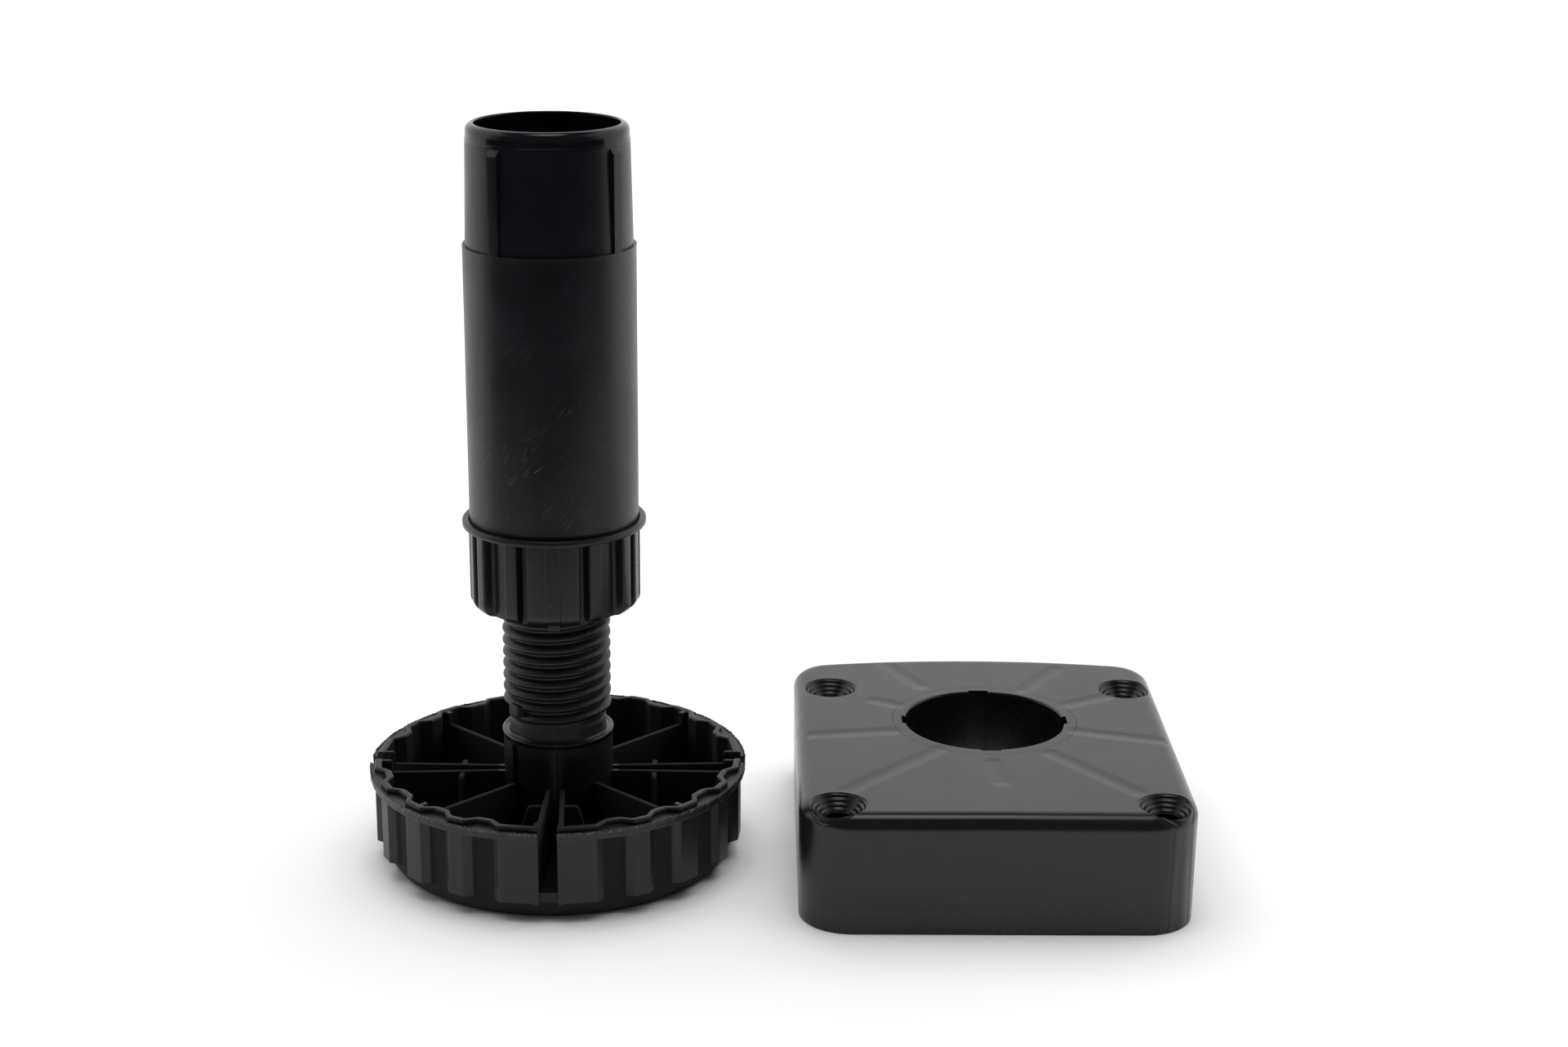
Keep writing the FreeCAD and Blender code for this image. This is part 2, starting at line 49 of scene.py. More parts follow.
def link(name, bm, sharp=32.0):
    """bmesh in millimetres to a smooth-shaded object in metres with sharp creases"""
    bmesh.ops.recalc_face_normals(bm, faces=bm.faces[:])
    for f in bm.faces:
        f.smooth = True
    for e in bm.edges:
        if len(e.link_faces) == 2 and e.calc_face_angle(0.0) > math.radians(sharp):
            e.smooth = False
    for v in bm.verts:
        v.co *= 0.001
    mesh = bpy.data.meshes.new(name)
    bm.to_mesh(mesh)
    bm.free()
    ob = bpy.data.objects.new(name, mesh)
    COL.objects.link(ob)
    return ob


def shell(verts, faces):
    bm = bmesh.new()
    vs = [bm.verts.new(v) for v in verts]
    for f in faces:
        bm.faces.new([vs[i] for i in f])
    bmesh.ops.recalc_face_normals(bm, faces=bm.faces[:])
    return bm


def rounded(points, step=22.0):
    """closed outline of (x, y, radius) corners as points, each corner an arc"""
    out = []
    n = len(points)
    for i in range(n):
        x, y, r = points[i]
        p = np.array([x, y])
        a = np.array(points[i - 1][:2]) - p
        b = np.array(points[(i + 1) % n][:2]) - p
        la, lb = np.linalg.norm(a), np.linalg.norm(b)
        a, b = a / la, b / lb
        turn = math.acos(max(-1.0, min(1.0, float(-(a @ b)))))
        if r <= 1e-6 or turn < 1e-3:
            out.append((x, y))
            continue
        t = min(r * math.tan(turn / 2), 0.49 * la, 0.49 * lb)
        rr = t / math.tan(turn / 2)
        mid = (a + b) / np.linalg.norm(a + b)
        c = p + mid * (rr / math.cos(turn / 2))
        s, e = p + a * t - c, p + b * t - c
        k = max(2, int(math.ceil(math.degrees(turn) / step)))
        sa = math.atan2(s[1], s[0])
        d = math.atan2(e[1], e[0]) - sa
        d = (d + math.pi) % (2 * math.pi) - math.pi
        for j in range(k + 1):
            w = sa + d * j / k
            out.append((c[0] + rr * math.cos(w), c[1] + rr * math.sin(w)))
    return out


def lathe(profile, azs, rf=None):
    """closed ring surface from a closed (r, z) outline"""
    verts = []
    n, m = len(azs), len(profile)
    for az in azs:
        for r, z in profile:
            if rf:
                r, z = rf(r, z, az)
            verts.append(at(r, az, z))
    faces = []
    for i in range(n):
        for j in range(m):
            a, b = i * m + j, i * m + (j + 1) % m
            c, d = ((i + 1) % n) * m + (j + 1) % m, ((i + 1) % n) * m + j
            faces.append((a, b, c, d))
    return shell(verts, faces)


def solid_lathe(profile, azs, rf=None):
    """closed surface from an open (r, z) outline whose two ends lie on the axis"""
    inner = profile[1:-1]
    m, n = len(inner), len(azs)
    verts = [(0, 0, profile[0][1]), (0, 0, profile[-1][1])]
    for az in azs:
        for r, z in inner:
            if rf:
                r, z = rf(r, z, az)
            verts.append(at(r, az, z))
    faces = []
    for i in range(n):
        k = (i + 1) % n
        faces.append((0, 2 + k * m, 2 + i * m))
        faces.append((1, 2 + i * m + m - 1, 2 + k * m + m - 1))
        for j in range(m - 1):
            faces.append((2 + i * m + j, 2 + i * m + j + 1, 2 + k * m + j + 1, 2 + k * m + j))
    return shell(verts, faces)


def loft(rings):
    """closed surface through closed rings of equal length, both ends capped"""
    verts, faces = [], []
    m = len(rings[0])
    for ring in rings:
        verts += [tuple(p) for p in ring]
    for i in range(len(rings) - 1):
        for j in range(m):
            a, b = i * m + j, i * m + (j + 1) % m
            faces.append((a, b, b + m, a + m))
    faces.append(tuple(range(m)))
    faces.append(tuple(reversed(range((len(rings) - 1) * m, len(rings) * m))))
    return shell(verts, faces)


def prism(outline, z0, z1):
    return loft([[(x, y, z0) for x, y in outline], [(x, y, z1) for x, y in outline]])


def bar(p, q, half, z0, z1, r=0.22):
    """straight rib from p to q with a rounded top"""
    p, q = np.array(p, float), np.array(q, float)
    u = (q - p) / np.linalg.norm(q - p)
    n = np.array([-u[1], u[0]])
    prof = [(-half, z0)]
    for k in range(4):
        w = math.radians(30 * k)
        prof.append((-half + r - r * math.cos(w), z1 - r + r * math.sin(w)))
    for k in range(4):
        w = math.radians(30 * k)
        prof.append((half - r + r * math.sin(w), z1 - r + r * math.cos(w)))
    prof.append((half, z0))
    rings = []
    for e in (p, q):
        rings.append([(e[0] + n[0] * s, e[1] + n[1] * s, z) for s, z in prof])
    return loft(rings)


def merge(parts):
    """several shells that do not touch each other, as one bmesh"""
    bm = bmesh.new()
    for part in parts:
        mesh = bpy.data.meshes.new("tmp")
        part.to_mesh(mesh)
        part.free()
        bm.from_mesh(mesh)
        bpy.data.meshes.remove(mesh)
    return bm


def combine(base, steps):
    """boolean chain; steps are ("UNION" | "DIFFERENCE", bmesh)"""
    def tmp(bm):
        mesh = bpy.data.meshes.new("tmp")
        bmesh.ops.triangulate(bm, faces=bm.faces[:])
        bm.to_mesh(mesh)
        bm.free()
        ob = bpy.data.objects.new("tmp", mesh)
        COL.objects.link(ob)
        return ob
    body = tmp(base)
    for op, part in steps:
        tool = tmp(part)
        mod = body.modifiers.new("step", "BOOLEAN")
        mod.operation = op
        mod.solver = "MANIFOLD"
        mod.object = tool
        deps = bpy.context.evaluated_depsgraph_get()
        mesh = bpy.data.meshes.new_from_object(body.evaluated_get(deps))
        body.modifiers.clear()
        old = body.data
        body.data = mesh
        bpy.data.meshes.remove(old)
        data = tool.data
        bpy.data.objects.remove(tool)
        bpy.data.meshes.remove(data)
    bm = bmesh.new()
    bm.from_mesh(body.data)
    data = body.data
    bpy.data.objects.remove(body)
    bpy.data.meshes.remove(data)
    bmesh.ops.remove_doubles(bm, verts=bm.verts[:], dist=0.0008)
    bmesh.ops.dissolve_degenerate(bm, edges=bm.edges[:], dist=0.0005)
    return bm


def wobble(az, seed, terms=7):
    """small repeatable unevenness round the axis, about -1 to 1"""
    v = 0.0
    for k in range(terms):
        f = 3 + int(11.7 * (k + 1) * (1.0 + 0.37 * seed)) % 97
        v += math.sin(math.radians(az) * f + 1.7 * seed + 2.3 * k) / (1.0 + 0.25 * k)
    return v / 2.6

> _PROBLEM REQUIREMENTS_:
Please output the entire listing exactly as it stands.

> _THE RESPONSE_:
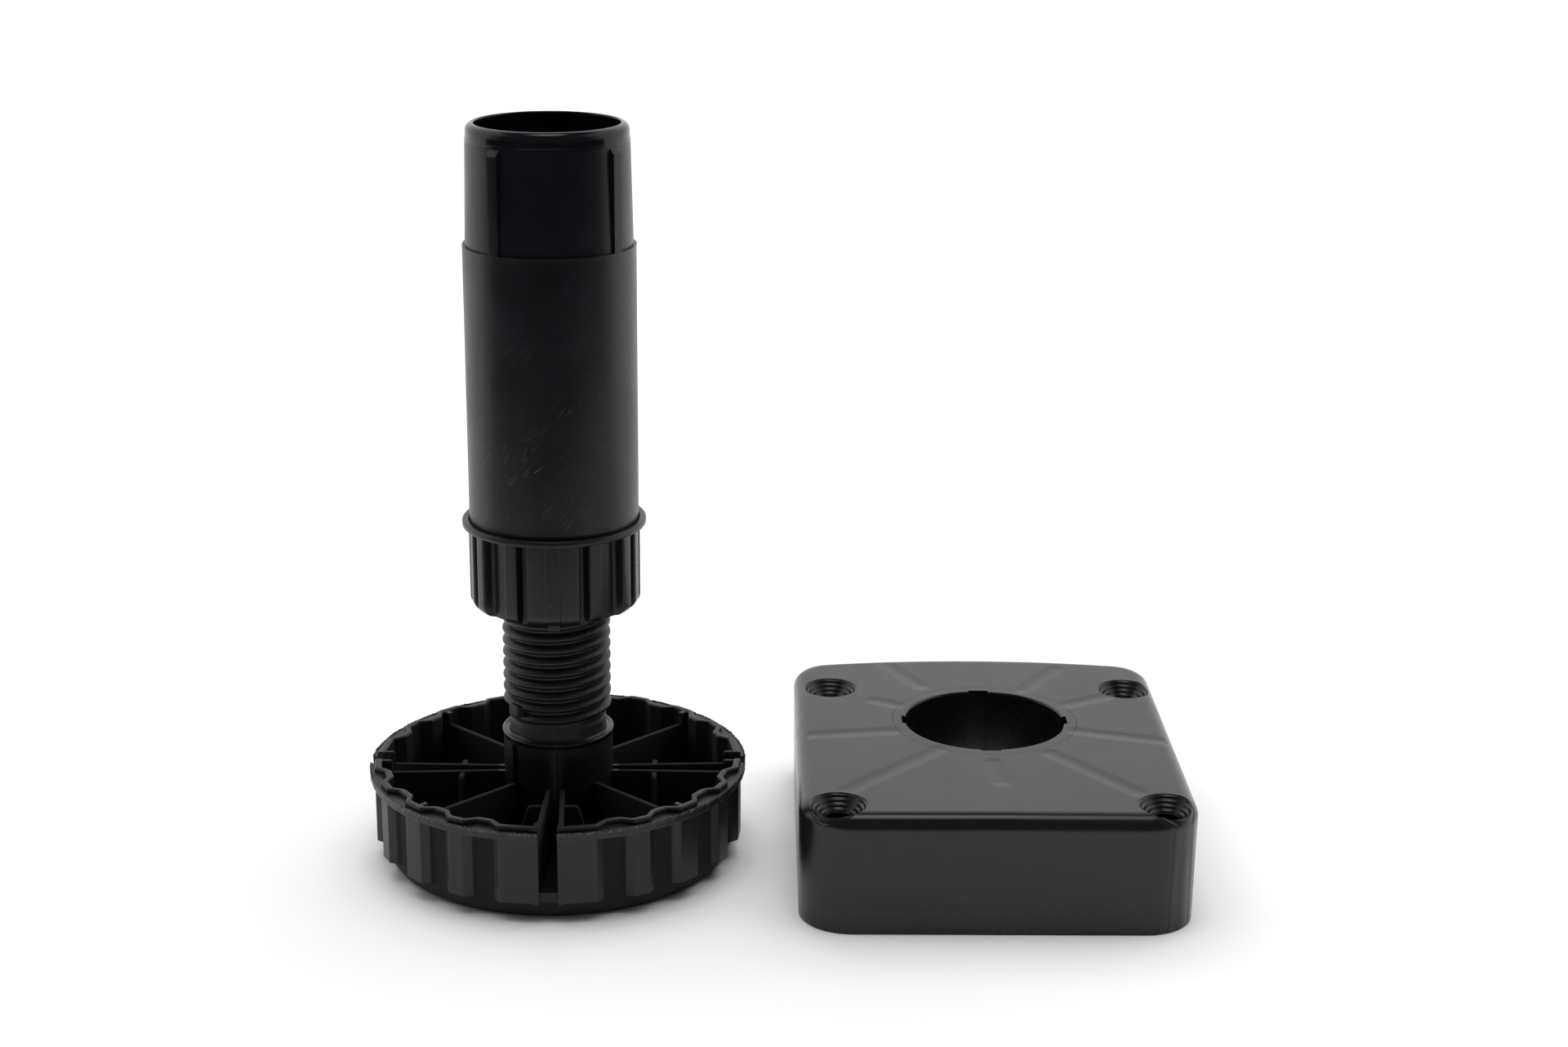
Keep writing the FreeCAD and Blender code for this image. This is part 2, starting at line 49 of scene.py. More parts follow.
def link(name, bm, sharp=32.0):
    """bmesh in millimetres to a smooth-shaded object in metres with sharp creases"""
    bmesh.ops.recalc_face_normals(bm, faces=bm.faces[:])
    for f in bm.faces:
        f.smooth = True
    for e in bm.edges:
        if len(e.link_faces) == 2 and e.calc_face_angle(0.0) > math.radians(sharp):
            e.smooth = False
    for v in bm.verts:
        v.co *= 0.001
    mesh = bpy.data.meshes.new(name)
    bm.to_mesh(mesh)
    bm.free()
    ob = bpy.data.objects.new(name, mesh)
    COL.objects.link(ob)
    return ob


def shell(verts, faces):
    bm = bmesh.new()
    vs = [bm.verts.new(v) for v in verts]
    for f in faces:
        bm.faces.new([vs[i] for i in f])
    bmesh.ops.recalc_face_normals(bm, faces=bm.faces[:])
    return bm


def rounded(points, step=22.0):
    """closed outline of (x, y, radius) corners as points, each corner an arc"""
    out = []
    n = len(points)
    for i in range(n):
        x, y, r = points[i]
        p = np.array([x, y])
        a = np.array(points[i - 1][:2]) - p
        b = np.array(points[(i + 1) % n][:2]) - p
        la, lb = np.linalg.norm(a), np.linalg.norm(b)
        a, b = a / la, b / lb
        turn = math.acos(max(-1.0, min(1.0, float(-(a @ b)))))
        if r <= 1e-6 or turn < 1e-3:
            out.append((x, y))
            continue
        t = min(r * math.tan(turn / 2), 0.49 * la, 0.49 * lb)
        rr = t / math.tan(turn / 2)
        mid = (a + b) / np.linalg.norm(a + b)
        c = p + mid * (rr / math.cos(turn / 2))
        s, e = p + a * t - c, p + b * t - c
        k = max(2, int(math.ceil(math.degrees(turn) / step)))
        sa = math.atan2(s[1], s[0])
        d = math.atan2(e[1], e[0]) - sa
        d = (d + math.pi) % (2 * math.pi) - math.pi
        for j in range(k + 1):
            w = sa + d * j / k
            out.append((c[0] + rr * math.cos(w), c[1] + rr * math.sin(w)))
    return out


def lathe(profile, azs, rf=None):
    """closed ring surface from a closed (r, z) outline"""
    verts = []
    n, m = len(azs), len(profile)
    for az in azs:
        for r, z in profile:
            if rf:
                r, z = rf(r, z, az)
            verts.append(at(r, az, z))
    faces = []
    for i in range(n):
        for j in range(m):
            a, b = i * m + j, i * m + (j + 1) % m
            c, d = ((i + 1) % n) * m + (j + 1) % m, ((i + 1) % n) * m + j
            faces.append((a, b, c, d))
    return shell(verts, faces)


def solid_lathe(profile, azs, rf=None):
    """closed surface from an open (r, z) outline whose two ends lie on the axis"""
    inner = profile[1:-1]
    m, n = len(inner), len(azs)
    verts = [(0, 0, profile[0][1]), (0, 0, profile[-1][1])]
    for az in azs:
        for r, z in inner:
            if rf:
                r, z = rf(r, z, az)
            verts.append(at(r, az, z))
    faces = []
    for i in range(n):
        k = (i + 1) % n
        faces.append((0, 2 + k * m, 2 + i * m))
        faces.append((1, 2 + i * m + m - 1, 2 + k * m + m - 1))
        for j in range(m - 1):
            faces.append((2 + i * m + j, 2 + i * m + j + 1, 2 + k * m + j + 1, 2 + k * m + j))
    return shell(verts, faces)


def loft(rings):
    """closed surface through closed rings of equal length, both ends capped"""
    verts, faces = [], []
    m = len(rings[0])
    for ring in rings:
        verts += [tuple(p) for p in ring]
    for i in range(len(rings) - 1):
        for j in range(m):
            a, b = i * m + j, i * m + (j + 1) % m
            faces.append((a, b, b + m, a + m))
    faces.append(tuple(range(m)))
    faces.append(tuple(reversed(range((len(rings) - 1) * m, len(rings) * m))))
    return shell(verts, faces)


def prism(outline, z0, z1):
    return loft([[(x, y, z0) for x, y in outline], [(x, y, z1) for x, y in outline]])


def bar(p, q, half, z0, z1, r=0.22):
    """straight rib from p to q with a rounded top"""
    p, q = np.array(p, float), np.array(q, float)
    u = (q - p) / np.linalg.norm(q - p)
    n = np.array([-u[1], u[0]])
    prof = [(-half, z0)]
    for k in range(4):
        w = math.radians(30 * k)
        prof.append((-half + r - r * math.cos(w), z1 - r + r * math.sin(w)))
    for k in range(4):
        w = math.radians(30 * k)
        prof.append((half - r + r * math.sin(w), z1 - r + r * math.cos(w)))
    prof.append((half, z0))
    rings = []
    for e in (p, q):
        rings.append([(e[0] + n[0] * s, e[1] + n[1] * s, z) for s, z in prof])
    return loft(rings)


def merge(parts):
    """several shells that do not touch each other, as one bmesh"""
    bm = bmesh.new()
    for part in parts:
        mesh = bpy.data.meshes.new("tmp")
        part.to_mesh(mesh)
        part.free()
        bm.from_mesh(mesh)
        bpy.data.meshes.remove(mesh)
    return bm


def combine(base, steps):
    """boolean chain; steps are ("UNION" | "DIFFERENCE", bmesh)"""
    def tmp(bm):
        mesh = bpy.data.meshes.new("tmp")
        bmesh.ops.triangulate(bm, faces=bm.faces[:])
        bm.to_mesh(mesh)
        bm.free()
        ob = bpy.data.objects.new("tmp", mesh)
        COL.objects.link(ob)
        return ob
    body = tmp(base)
    for op, part in steps:
        tool = tmp(part)
        mod = body.modifiers.new("step", "BOOLEAN")
        mod.operation = op
        mod.solver = "MANIFOLD"
        mod.object = tool
        deps = bpy.context.evaluated_depsgraph_get()
        mesh = bpy.data.meshes.new_from_object(body.evaluated_get(deps))
        body.modifiers.clear()
        old = body.data
        body.data = mesh
        bpy.data.meshes.remove(old)
        data = tool.data
        bpy.data.objects.remove(tool)
        bpy.data.meshes.remove(data)
    bm = bmesh.new()
    bm.from_mesh(body.data)
    data = body.data
    bpy.data.objects.remove(body)
    bpy.data.meshes.remove(data)
    bmesh.ops.remove_doubles(bm, verts=bm.verts[:], dist=0.0008)
    bmesh.ops.dissolve_degenerate(bm, edges=bm.edges[:], dist=0.0005)
    return bm


def wobble(az, seed, terms=7):
    """small repeatable unevenness round the axis, about -1 to 1"""
    v = 0.0
    for k in range(terms):
        f = 3 + int(11.7 * (k + 1) * (1.0 + 0.37 * seed)) % 97
        v += math.sin(math.radians(az) * f + 1.7 * seed + 2.3 * k) / (1.0 + 0.25 * k)
    return v / 2.6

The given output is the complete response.